Evolution is a well-established scientific model of how organisms develop. Evolution presents a different view from the Creation Story in the Bible. In light of scienfitic facts, evolution wins, hands down.

Does it follow as Nietzsche and Hitler suggest that the strong have the right to oppress and even eliminate the weak? Evolution seems to suggest that that's what happens spontaneously. So, do we or do we not believe in the evolutionary model, after all?

The prominent atheist Richard Dawkins thinks evolution explains how we got here but it doesn't tell us what to do. This seems to be nonsense: physics explains how objects have got to where they are right now but it doesn't tell us how they'll move from now on? Now, honestly. That's not the way scientific models work, they explain how things happen in general. You can't draw an arbitrary cut-off line and say science is valid up until this morning, but not any further, this afternoon, we'll be governed by a different scientific model.

Suppose evolution was only valid until Darwin discovered it. Has it stopped since then? It obviously hasn't. Suppose it was only valid until Mr. Dawkins first said it doesn't tell us what to do. Has it stopped since then? No, it hasn't. Mr. Dawkins might want to rethink his position. Or when he says evolution doesn't tell us what to do, does he mean something else? Can he have a valid, though ill-expressed, point?

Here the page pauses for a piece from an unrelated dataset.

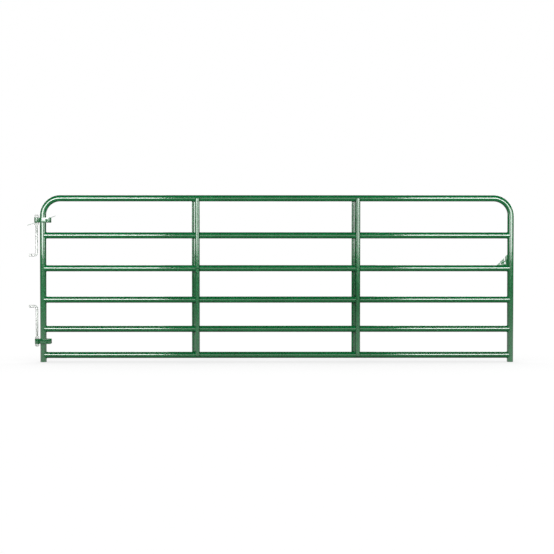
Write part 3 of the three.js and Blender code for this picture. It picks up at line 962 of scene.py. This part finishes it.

This is a thorny problem, so I need your help, readers. What do you think our attitude to evolution should be?

Some ideas: we could say
- evolution is what happens against our better wishes and utmost efforts or
- evolution is what was happening to us until we evolved consciousness or
- evolution is hampered rather than spurred on by those involved or
- evolution involves stress while conscousness reduces it, so calmly reflecting on evolution is a contradiction in terms
- or...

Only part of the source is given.